Originally located in two portables next to Paul Banks Elementary School, Fireweed expanded to include third grade and moved into available classroom space at West Homer Elementary School. Three years ago when Fireweed’s program grew to include grades K-2, it opened a second site on East End Road.
“The most important thing about Fireweed is that we are grounded in this idea of many continuums of learning,” said Abrahamson.
While there are multiple learning avenues — math, science, literacy, etc. — Fireweed recognizes “that kids come in anywhere on that continuum of learning, not necessarily at a specific grade level,” said Abrahamson. “It’s our job, regardless of where they come in on that continuum, to move them along, to provide them with opportunities to grow in their skills and disposition.”
An approach providing opportunities to construct meaning also is applied, offering students presentations, topics and assessments “about where they’re going and what they need in order to construct meaning at different levels.” A focus on differentiation provides experiences designed “so that groups of students can work on different activities at different paces and at different levels.”
In the past, state funding for charter schools was less than for other public schools. Last year the Legislature changed that, now providing “the same rate that it funds other schools of our size in the state,” said Abrahamson, recognizing Rep. Paul Seaton, R-Homer, and Sen. Gary Stevens, R-Kodiak, for supporting the change. “We are so darned happy right now that we can go to sleep and not worry about remaining financially solvent. It seems like other challenges are miniscule compared to that.”
The ease in funding concerns means attention can now be focused on getting all Fireweed students under one roof.
Nine years ago, when Stephanie Zuniga was offered two different teaching positions in the district, she chose Fireweed Academy “because I had observed that there seemed to be more flexibility to be creative and think outside the box as a teacher and as a learner. The teaching style of themes resonated with how I like to teach and learn.”
This is Jon Kulhanek’s fourth year teaching at Fireweed.
“I’ve always been drawn to innovative, alternative education settings, and Fireweed really defines both of these in Homer,” said Kulhanek. “Fireweed has a talented group of teachers, and offers the freedom to work collaboratively with students in ways that allow me to honor student passions and interests while meeting the State Standards; all the while keeping school a joyful place, and shaping students that are successful academically, creatively and socially.”

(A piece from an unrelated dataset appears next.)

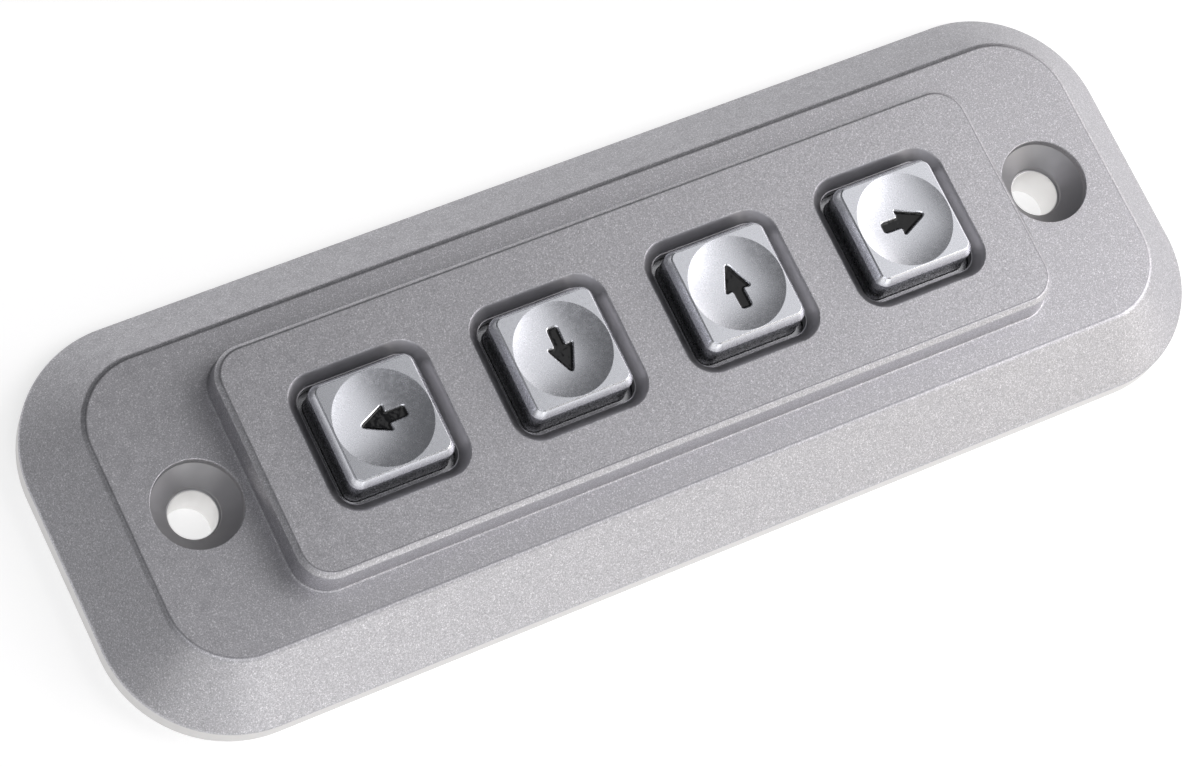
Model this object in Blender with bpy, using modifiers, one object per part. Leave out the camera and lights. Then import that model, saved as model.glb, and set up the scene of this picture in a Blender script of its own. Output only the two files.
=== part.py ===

Although he didn’t know anything about Fireweed before enrolling his child there, Matt Strobel wanted an environment that was a little less traditional and was an enjoyable place for his child to spend time.

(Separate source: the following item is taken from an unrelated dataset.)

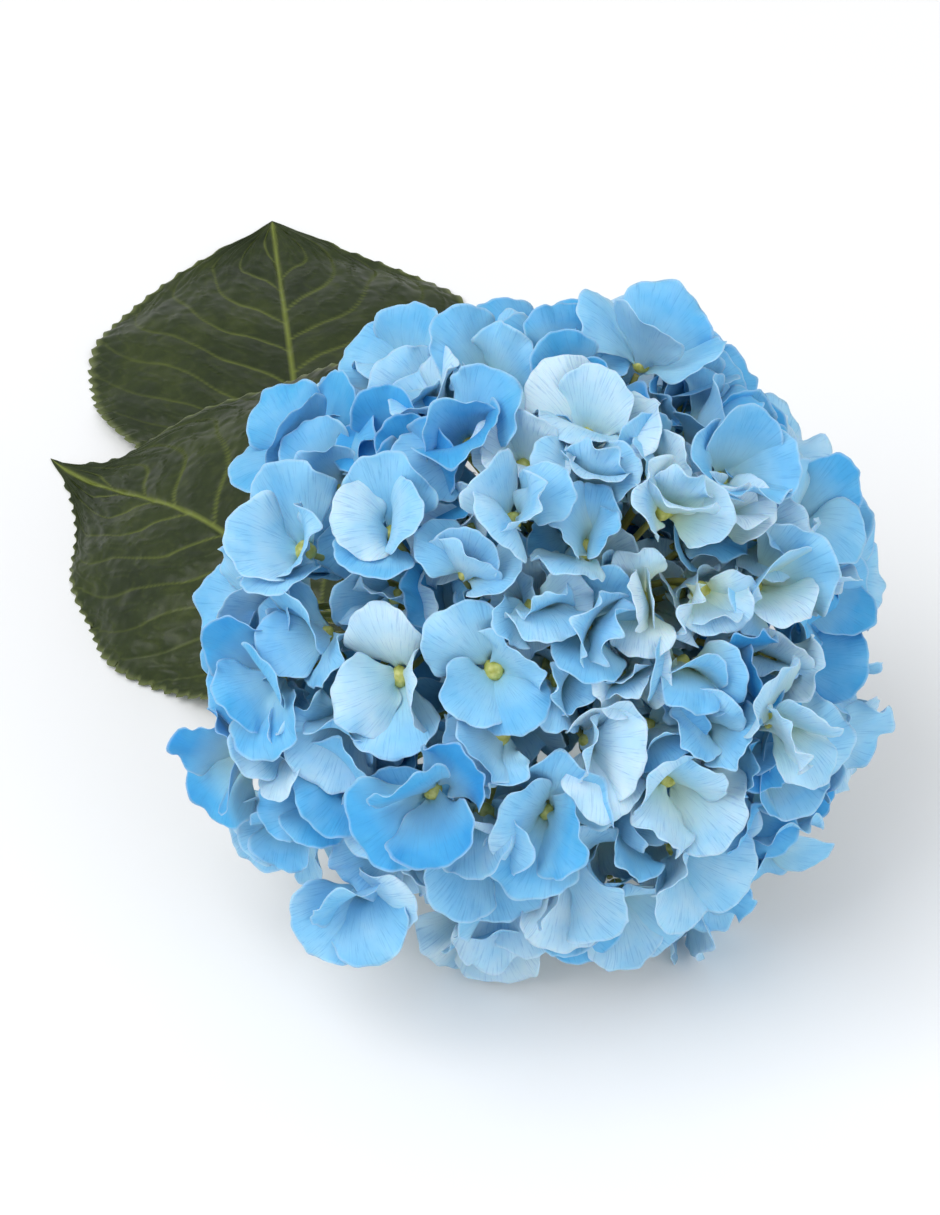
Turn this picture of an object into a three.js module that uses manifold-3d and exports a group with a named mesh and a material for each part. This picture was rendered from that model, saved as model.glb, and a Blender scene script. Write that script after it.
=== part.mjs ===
// A cut mophead hydrangea lying on a flat surface: a round head of four-sepalled florets on forked
// branches, a short cut stem behind it and two serrate leaves. Millimetres, +Z up, surface at z = 0.
// The face of the head looks forwards and up, towards -Y and +Z, and the stem runs back and to the left.
import * as THREE from "three";
import { mergeVertices } from "three/addons/utils/BufferGeometryUtils.js";
import Module from "manifold-3d";

const wasm = await Module();
wasm.setup();

// The head: half its width and its depth at the sepals' seats, and how its face is turned.
const HEAD_RADIUS = 74;
const HEAD_DEPTH = 60;
const FACE_ELEVATION = 45;
const FACE_TURN = 10;
const CROWN_DEPTH = 22;
const SETTLE = 4;

// One floret: its pedicel, its bud and the share of its spoke that the pedicel takes.
const PEDICEL_RADIUS = 1;
const PEDICEL_SHARE = 0.5;
const BUD_HEIGHT = 3.2;
const FLORET_SIDES = 16;
const LOBE_DEPTH = 0.08;
const FACE_LEAN = 0.35;

// Rings of florets from the middle of the face to the underside: how many, how far down the side, where
// the first one sits (degrees round from the right-hand side), the sepals' length and how steep their cup is.
const FLORET_RINGS = [
  { count: 1, down: 0, first: 0, sepal: 18, cup: 42 },
  { count: 5, down: 22, first: 50, sepal: 19, cup: 38 },
  { count: 10, down: 42, first: 5, sepal: 21, cup: 32 },
  { count: 13, down: 64, first: 15, sepal: 22, cup: 25 },
  { count: 13, down: 87, first: 2, sepal: 22, cup: 20 },
  { count: 9, down: 109, first: 10, sepal: 21, cup: 18 },
];

// The forked branches inside the head, from the crown's knob to the florets' pedicels.
const CROWN_RADIUS = 7;
const BRANCH_RADIUS = 2.2;
const TWIG_RADIUS = 1;
const FORK_DISTANCE = 20;
const BRANCHES_ROUND = 5;
const BRANCH_SPREAD = 62;

// The stem: its thickness, its reach from crown to cut end, the way it points, and its two leaf nodes.
const STEM_RADIUS = 4;
const STEM_REACH = 128;
const STEM_HEADING = 91;
const NODE_SWELL = 1.4;
const STEM_SIDES = 12;

// Two leaves, each on its own node of the stem. Each blade starts at its base height and comes down to lie
// on the surface, rolled about its midrib. Headings are degrees round from +X, seen from above.
const BLADE_THICKNESS = 1.6;
const PETIOLE_RADIUS = 2;
const LEAVES = [
  {
    name: "leaf_front", nodeShare: 0.36, petioleHeading: 190, petioleLength: 36, baseHeight: 27,
    heading: 133, length: 123, halfWidthRight: 59, halfWidthLeft: 43, widest: 0.46,
    tipPoint: 1.35, roll: 25,
  },
  {
    name: "leaf_back", nodeShare: 0.74, petioleHeading: 168, petioleLength: 54, baseHeight: 12,
    heading: 96, length: 121, halfWidthRight: 55, halfWidthLeft: 53, widest: 0.56,
    tipPoint: 0.7, roll: 0,
  },
];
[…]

“I think that’s turned out to be true,” said Strobel of Fireweed. He is a parent representative on Fireweed’s APC.
Since enrolling her daughter at Fireweed, Amber Niebuhr has been impressed with the attention staff and teachers gave each student.
“They focus on the kids as individuals while simultaneously encouraging them to be active and cooperative participants in their learning community,” said Niebuhr, a community representative on the Fireweed APC.

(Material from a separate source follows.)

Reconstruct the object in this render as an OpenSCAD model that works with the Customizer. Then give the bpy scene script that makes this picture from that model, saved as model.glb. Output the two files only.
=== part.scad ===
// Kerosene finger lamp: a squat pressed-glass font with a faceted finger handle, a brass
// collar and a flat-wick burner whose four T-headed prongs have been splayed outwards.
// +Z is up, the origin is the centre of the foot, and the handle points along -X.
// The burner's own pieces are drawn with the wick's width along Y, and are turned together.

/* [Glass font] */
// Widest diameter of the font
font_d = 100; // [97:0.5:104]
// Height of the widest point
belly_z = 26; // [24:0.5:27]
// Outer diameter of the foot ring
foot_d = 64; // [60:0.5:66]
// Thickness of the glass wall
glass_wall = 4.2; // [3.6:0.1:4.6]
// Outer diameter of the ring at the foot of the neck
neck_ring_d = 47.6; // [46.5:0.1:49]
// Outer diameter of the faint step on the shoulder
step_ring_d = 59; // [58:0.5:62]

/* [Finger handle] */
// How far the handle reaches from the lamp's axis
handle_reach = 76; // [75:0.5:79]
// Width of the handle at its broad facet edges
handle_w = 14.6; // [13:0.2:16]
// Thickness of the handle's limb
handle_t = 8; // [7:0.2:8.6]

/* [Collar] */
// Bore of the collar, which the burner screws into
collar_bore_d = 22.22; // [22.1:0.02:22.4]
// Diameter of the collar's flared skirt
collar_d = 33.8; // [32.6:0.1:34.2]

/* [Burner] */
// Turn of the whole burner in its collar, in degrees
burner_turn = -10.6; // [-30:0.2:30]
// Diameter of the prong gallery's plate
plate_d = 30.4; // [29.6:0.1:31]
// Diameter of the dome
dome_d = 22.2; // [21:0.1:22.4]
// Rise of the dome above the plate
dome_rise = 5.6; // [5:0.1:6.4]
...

Kary Brinson’s sons, former Fireweed students, are now 16 and 19. Brinson serves on the APC as a way to “help preserve the philosophy of the school and hopefully keep it on course for expansion into the higher grades.”
Fireweed allowed Brinson to give her sons the experience of the alternative education Fireweed offers.
“It turned out to be one of the best decisions I have made for them,” she said.
To families considering Fireweed, Niebuhr recommended spending a day or half day in a classroom, observing the interaction between staff and students.
“There is a belief among some that Fireweed lacks structure, but this could not be farther from the truth,” said Niebuhr. “Students are provided with a well-structured environment. It is just tailored a little more toward individuals and will look a little different from what might be considered ‘mainstream.’”
Having been at Fireweed Academy since its beginnings, Abrahamson also recommends families choosing the best learning environment for their children “spend a day talking to teachers, families and students. And I would suggest they do that at other schools, too. Each individual student has individual needs and they have to determine individually for themselves what school best fits the needs of their child.”
McKibben Jackinsky can be reached at

Fireweed Academy
principal: Kiki Abrahamson
Location: 813 East End Road (grades K-2); 995 Soundview Ave., Suite 2 (grades 2-6)
students: 105
• Of 501 Alaska schools rated by the Alaska School Performance Index, Fireweed Academy received a four-star score of 91.26.
• 1 of 198 schools in the state to receive a four-star rating.
• Fireweed Academy’s score is 149th highest in the state.
• Fireweed Academy is one of the 23 four-star schools in the Kenai Peninsula Borough School District.
• Fireweed Academy’s score is 26th highest of the 43 KPBSD schools.